Updated: Mar 4, 2019
Credit from Mark Samuels
What is digital transformation?
Digital transformation involves using digital technologies to remake a process to become more efficient or effective. The idea is to use technology not just to replicate an existing service in a digital form, but to use technology to transform that service into something significantly better.
Digital transformation can involve many different technologies but the hottest topics right now are cloud computing, the Internet of Things, big data, and artificial intelligence.
How important is digital transformation?
Worldwide spending on digital transformation technologies -- hardware, software, and services -- hit $1.3 trillion in 2017, according to IDC. The tech research company expects spending to almost double between now and 2021, when the total amount spent on digitalisation globally will surpass $2.1 trillion.
In a survey of 460 execs by IT analyst Gartner, 62 percent said they had a management initiative or transformation program to make their business more digital. Just over half (54 percent) said that their digital business objective is transformational, while 46 percent said the objective of the initiative is optimization.
Executive attitudes to business transformation
According to a recent survey conducted by Grant Thornton, more than two-thirds (69 percent) of CFOs and senior financial executives are planning to increase their investment in technologies that speed business change, and four in ten said they plan an increase of more than 10 percent in the next 12 months. Just under half said their companies' digital-transformation investments are meant to help them overtake their competition through differentiation.
Executives believe that level of investment is already leaving a mark. Forty-six percent think half of their revenue will be influenced by digital by 2020, according to analyst Forrester. The World Economic Forum suggests the value of digital transformation for both society and industry could reach $100 trillion by 2025.
The state of digital transformation.
Criticisms of digital transformation
To critics, digital transformation simply offers tech vendors another opportunity to rebrand their offerings: it's not uncommon to see systems and services being sold as the answer for digital transformation. This kind of over-selling helps explain why Gartner believes digital transformation is approaching the trough of disillusionment.
Tech workers also express cynicism about grand talk of digital. No technology worker spends their working day digitally transforming, rather than coding, programming, and developing. And the phrase can be applied so broadly that it becomes effectively meaningless.
Why does digital transformation matter?
Such disillusionment might suggest there is little to be gained by focusing on digital transformation. But beneath the buzzwords there lies a crucial concept: digitalisation is helping smart entrepreneurs and pioneering executives to change the established economic order -- and the effects are everywhere.

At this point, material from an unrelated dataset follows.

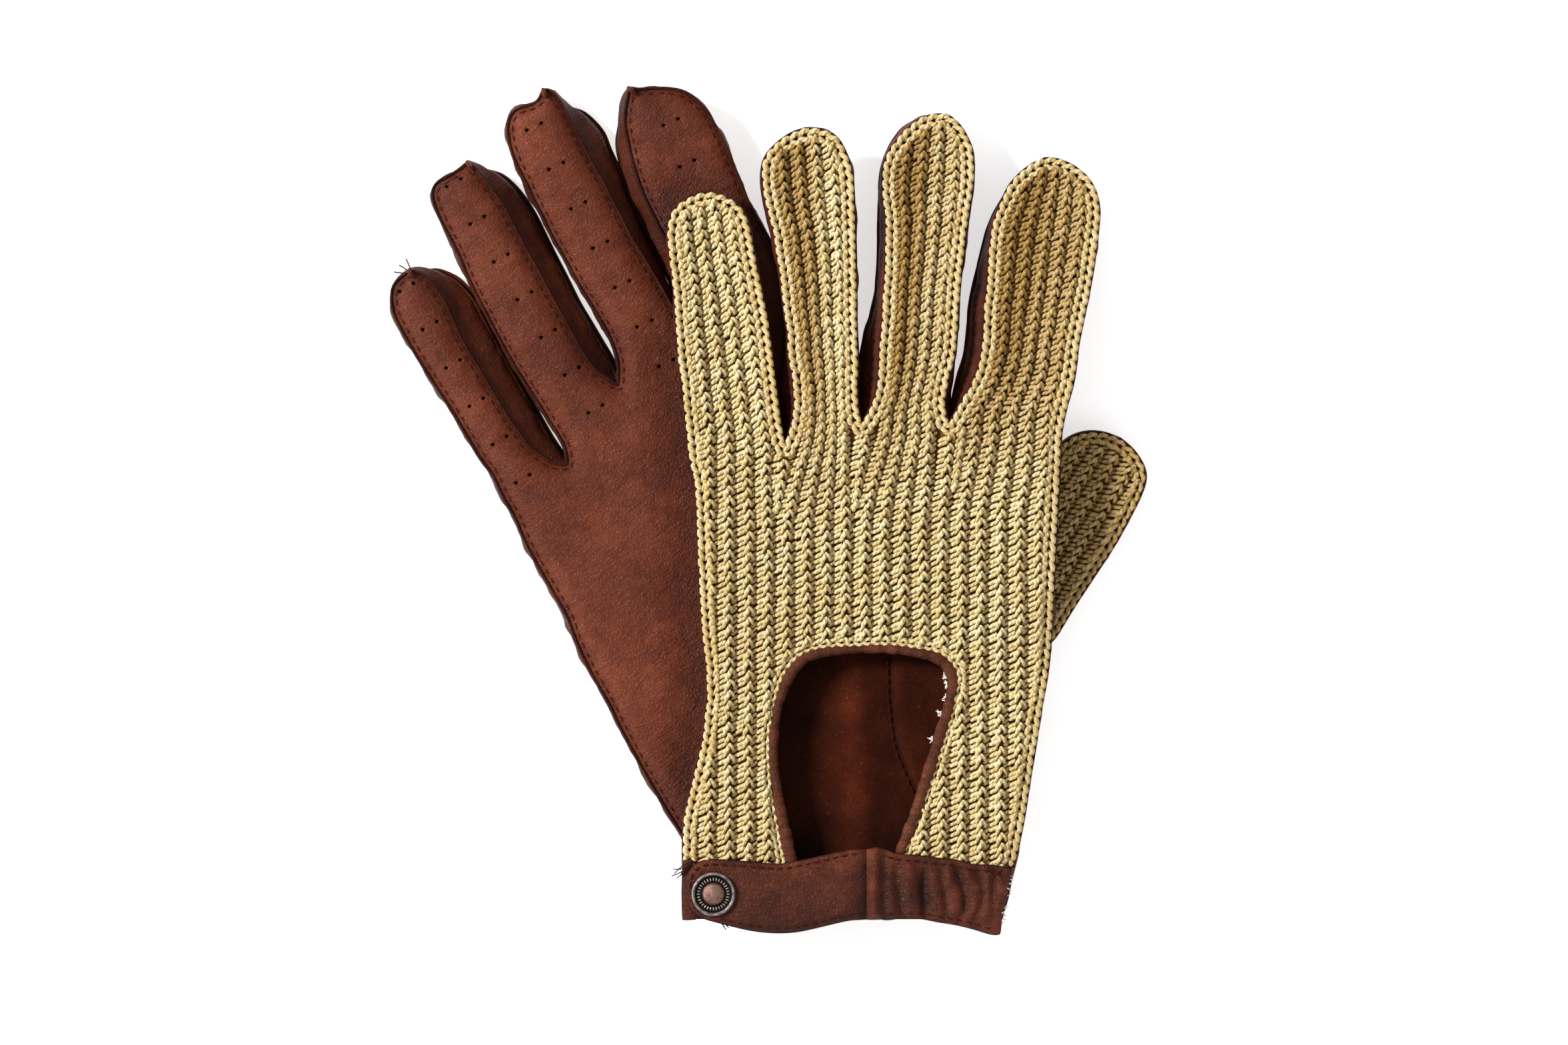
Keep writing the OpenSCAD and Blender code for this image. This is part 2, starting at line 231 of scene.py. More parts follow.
def vnoise(x, y, seed=0):
    """Smooth value noise, -1 to 1."""
    xi, yi = np.floor(x).astype(np.int64), np.floor(y).astype(np.int64)
    fx, fy = x - xi, y - yi
    fx, fy = fx * fx * (3 - 2 * fx), fy * fy * (3 - 2 * fy)

    def h(a, b):
        v = (a * 374761393 + b * 668265263 + seed * 1442695041) & 0xFFFFFFFF
        v = ((v ^ (v >> 13)) * 1274126177) & 0xFFFFFFFF
        return ((v ^ (v >> 16)) & 0xFFFF) / 32767.5 - 1

    return (h(xi, yi) * (1 - fx) + h(xi + 1, yi) * fx) * (1 - fy) + (h(xi, yi + 1) * (1 - fx) + h(xi + 1, yi + 1) * fx) * fy


def fbm(x, y, seed=0, n=3):
    out, a = 0, 1.0
    for i in range(n):
        out = out + a * vnoise(x * 2 ** i + 7.3 * i, y * 2 ** i - 3.1 * i, seed + i)
        a *= 0.5
    return out / 1.75


def sstep(x, a, b):
    t = np.clip((x - a) / (b - a), 0, 1)
    return t * t * (3 - 2 * t)


def rng_for(k):
    return np.random.default_rng(k)


def curve(pts, step, closed=False, smooth=True):
    """Evenly spaced points along a smooth curve through pts."""
    p = A2(pts)
    if smooth:
        n = len(p)
        idx = np.arange(n if closed else n - 1)
        get = (lambda i: p[i % n]) if closed else (lambda i: p[np.clip(i, 0, n - 1)])
        p0, p1, p2, p3 = get(idx - 1), get(idx), get(idx + 1), get(idx + 2)
        d = np.linalg.norm(p2 - p1, axis=1)
        # tangents limited by the chord, so uneven spacing makes no loops
        t1 = (p2 - p0) / np.maximum(np.linalg.norm(p2 - p0, axis=1), 1e-6)[:, None] * d[:, None]
        t2 = (p3 - p1) / np.maximum(np.linalg.norm(p3 - p1, axis=1), 1e-6)[:, None] * d[:, None]
        out = []
        for t in np.linspace(0, 1, 9)[:-1]:
            h00, h10, h01, h11 = 2 * t**3 - 3 * t**2 + 1, t**3 - 2 * t**2 + t, -2 * t**3 + 3 * t**2, t**3 - t**2
            out.append(h00 * p1 + h10 * t1 + h01 * p2 + h11 * t2)
        p = np.stack(out, 1).reshape(-1, 2)
        if not closed:
            p = np.vstack([p, A2(pts)[-1]])
    if closed:
        p = np.vstack([p, p[:1]])
    s = np.concatenate([[0], np.cumsum(np.linalg.norm(np.diff(p, axis=0), axis=1))])
    n = max(3, int(round(s[-1] / step)))
    u = np.linspace(0, s[-1], n + 1)
    q = np.stack([np.interp(u, s, p[:, k]) for k in (0, 1)], 1)
    return q[:-1] if closed else q


def resample_n(p, n):
    p = A2(p)
    s = np.concatenate([[0], np.cumsum(np.linalg.norm(np.diff(p, axis=0), axis=1))])
    u = np.linspace(0, s[-1], n)
    return np.stack([np.interp(u, s, p[:, k]) for k in (0, 1)], 1)


def arc(p):
    p = np.asarray(p)
    return np.concatenate([[0], np.cumsum(np.linalg.norm(np.diff(p[:, :2], axis=0), axis=1))])


def normals2(p, closed):
    """Unit normals to the left of the direction of travel."""
    if closed:
        t = np.roll(p, -1, 0) - np.roll(p, 1, 0)
    else:
        t = np.gradient(p, axis=0)
    t = t / np.maximum(np.linalg.norm(t, axis=1), 1e-9)[:, None]
    return np.stack([-t[:, 1], t[:, 0]], 1)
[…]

From Amazon's influence over retailing to Facebook's impact on publishing, traditional firms and sectors are being challenged by nimble, digitally-savvy operators. Yet, while almost three-quarters of business leaders are aware their organisation is under threat from disruption, many are not taking the risk of change seriously.
What does digital transformation look like?
Technologies from big data to cloud and from the IoT to AI are helping entrepreneurs to develop new business models and disrupt the established way of running operations.
"These technologies are not just the latest buzzwords," confirms Akash Khurana, CIO and CDO at engineering company McDermott International. "We see tangible value coming from these technologies in terms of improving product optimisation, increasing production output, and tacking operational efficiency challenges."
Digital transformation examples
Rolls Royce's R² Data Labs initiative uses machine learning, AI and data analytics to create new services. The R² Data Labs team, which includes 200 data architects, engineers, scientists and specialist mangers, has helped Rolls-Royce deliver more than £250m in valuethrough engine-health monitoring activities in the past 12 months.
Logistics firm UPS is placing analytics and insight at the heart of business operations. The firm is using real-time data, advanced analytics and AI to help employees make better decisions. The firm recently launched the third iteration of its chatbot that uses AI to help customers find rates and tracking information.